**Stored data**
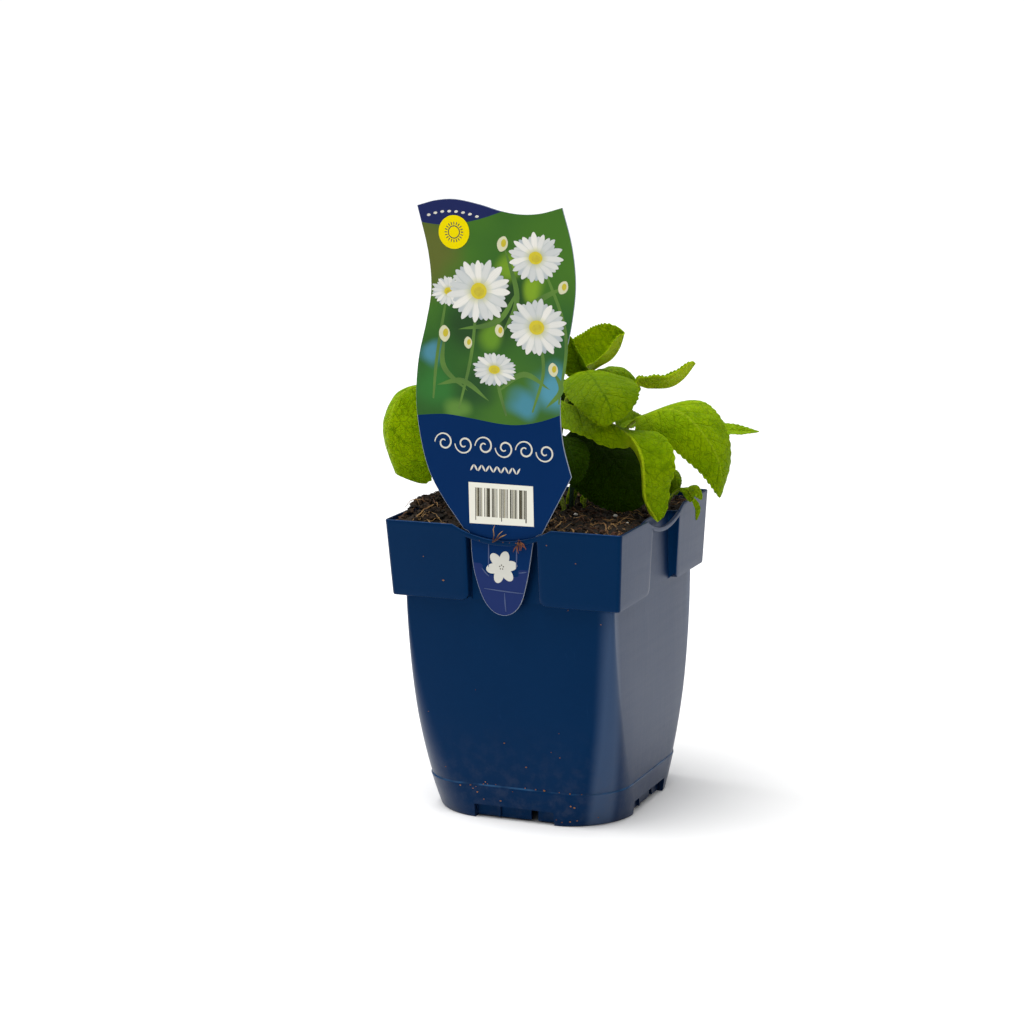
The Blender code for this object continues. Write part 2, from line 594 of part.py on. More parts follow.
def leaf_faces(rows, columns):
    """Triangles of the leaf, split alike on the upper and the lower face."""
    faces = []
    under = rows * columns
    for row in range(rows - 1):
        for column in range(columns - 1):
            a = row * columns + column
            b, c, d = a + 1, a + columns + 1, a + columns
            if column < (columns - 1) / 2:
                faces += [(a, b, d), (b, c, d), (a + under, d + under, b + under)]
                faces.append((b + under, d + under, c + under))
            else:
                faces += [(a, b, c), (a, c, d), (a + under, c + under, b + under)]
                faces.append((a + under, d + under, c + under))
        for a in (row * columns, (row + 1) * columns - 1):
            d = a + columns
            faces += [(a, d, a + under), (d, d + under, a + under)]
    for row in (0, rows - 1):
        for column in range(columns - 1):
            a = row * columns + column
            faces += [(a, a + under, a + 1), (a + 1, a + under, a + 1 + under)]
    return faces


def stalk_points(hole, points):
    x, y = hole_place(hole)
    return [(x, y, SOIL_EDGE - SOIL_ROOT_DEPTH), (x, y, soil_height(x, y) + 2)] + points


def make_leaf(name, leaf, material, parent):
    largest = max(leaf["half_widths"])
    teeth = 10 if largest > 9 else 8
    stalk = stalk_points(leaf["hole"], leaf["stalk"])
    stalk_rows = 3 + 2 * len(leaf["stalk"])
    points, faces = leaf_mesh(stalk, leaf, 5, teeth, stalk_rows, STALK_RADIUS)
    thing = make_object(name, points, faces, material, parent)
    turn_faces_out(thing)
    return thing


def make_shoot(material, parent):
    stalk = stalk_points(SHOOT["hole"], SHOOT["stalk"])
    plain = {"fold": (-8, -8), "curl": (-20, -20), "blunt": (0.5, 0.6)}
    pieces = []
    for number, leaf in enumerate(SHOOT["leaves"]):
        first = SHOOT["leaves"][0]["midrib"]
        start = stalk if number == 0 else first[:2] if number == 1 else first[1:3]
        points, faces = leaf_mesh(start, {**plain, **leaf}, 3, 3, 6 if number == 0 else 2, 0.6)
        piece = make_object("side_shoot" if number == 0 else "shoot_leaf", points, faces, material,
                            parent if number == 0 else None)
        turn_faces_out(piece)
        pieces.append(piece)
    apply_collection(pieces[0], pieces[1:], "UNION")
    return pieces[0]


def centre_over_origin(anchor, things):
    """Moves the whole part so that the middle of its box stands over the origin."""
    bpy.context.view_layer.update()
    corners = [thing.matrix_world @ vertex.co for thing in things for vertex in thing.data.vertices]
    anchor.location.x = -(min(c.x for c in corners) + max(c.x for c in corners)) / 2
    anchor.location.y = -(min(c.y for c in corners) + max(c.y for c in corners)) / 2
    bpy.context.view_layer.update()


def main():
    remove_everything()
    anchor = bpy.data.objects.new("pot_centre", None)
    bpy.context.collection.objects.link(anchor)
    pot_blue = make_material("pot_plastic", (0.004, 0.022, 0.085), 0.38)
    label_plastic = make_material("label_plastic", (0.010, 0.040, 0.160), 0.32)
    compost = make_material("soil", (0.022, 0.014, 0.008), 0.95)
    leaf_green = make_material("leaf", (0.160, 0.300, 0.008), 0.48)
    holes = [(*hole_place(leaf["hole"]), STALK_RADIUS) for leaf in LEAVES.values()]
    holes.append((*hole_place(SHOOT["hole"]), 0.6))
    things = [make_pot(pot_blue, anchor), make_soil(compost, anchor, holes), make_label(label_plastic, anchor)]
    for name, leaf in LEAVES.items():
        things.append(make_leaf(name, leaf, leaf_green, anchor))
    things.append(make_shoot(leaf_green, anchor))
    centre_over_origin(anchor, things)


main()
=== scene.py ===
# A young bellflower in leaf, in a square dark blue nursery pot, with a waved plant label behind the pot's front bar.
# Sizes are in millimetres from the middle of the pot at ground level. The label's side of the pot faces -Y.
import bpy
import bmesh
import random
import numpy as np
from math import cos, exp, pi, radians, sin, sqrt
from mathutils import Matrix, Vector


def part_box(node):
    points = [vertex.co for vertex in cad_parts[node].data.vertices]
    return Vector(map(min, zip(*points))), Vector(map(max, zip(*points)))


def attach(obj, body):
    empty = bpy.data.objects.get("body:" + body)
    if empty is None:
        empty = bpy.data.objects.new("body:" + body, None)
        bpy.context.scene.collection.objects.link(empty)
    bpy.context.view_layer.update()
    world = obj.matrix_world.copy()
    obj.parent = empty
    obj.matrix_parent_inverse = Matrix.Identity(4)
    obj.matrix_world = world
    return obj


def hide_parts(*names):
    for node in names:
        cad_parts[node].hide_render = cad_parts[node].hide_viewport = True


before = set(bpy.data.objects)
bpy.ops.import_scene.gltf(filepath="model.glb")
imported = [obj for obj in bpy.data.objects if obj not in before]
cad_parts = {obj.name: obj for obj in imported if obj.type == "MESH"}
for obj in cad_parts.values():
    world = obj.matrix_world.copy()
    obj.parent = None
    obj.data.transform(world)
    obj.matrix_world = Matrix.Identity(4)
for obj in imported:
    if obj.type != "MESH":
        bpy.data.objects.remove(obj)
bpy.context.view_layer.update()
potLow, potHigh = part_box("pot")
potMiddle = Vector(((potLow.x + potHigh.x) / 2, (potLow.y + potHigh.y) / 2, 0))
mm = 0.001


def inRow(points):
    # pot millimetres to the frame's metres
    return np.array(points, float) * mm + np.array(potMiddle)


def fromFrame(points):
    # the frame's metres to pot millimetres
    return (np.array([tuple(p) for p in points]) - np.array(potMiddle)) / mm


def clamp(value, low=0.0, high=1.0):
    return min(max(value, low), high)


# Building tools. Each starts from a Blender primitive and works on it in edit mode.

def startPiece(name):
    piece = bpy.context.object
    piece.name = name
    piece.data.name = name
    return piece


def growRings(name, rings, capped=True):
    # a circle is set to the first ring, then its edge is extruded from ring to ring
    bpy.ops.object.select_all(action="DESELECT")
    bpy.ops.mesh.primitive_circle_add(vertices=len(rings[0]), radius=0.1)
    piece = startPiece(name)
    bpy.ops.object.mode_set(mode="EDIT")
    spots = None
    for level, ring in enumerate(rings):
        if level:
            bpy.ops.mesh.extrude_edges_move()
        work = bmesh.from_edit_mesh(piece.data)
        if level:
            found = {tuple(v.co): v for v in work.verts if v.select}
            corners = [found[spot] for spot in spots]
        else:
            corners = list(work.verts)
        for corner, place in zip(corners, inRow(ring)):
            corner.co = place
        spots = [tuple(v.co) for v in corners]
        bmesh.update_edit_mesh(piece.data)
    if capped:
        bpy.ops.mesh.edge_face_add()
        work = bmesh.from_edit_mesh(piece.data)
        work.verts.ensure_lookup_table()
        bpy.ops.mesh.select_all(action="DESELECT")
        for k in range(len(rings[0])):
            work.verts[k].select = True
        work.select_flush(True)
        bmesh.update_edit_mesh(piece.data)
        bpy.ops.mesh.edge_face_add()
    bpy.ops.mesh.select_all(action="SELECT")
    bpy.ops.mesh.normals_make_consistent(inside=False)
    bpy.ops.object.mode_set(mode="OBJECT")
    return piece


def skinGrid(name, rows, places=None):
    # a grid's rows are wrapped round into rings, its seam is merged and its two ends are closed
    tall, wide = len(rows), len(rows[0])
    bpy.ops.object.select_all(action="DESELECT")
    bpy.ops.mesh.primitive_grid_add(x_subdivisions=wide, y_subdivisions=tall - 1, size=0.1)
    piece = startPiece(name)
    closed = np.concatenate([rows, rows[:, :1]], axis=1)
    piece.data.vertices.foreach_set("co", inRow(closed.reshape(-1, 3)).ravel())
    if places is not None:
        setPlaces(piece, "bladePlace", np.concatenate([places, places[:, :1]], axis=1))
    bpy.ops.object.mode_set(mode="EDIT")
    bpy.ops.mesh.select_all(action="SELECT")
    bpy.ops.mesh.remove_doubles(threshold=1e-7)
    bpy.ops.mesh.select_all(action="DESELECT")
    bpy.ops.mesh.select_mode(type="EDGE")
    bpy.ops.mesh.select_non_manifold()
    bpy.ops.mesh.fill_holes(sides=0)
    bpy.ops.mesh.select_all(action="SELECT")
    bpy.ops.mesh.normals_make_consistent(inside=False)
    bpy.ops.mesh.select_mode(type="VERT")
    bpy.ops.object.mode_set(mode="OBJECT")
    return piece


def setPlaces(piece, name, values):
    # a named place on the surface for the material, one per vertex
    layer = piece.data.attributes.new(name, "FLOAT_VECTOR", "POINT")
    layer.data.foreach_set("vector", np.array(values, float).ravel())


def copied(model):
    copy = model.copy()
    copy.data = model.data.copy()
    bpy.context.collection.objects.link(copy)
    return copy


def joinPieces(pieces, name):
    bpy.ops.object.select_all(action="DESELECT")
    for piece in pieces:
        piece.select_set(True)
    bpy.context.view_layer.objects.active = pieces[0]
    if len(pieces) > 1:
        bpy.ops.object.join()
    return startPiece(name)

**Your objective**
Extract every line containing the string "Identity" from the material.

**Solution for this exercise**
    obj.matrix_parent_inverse = Matrix.Identity(4)
    obj.matrix_world = Matrix.Identity(4)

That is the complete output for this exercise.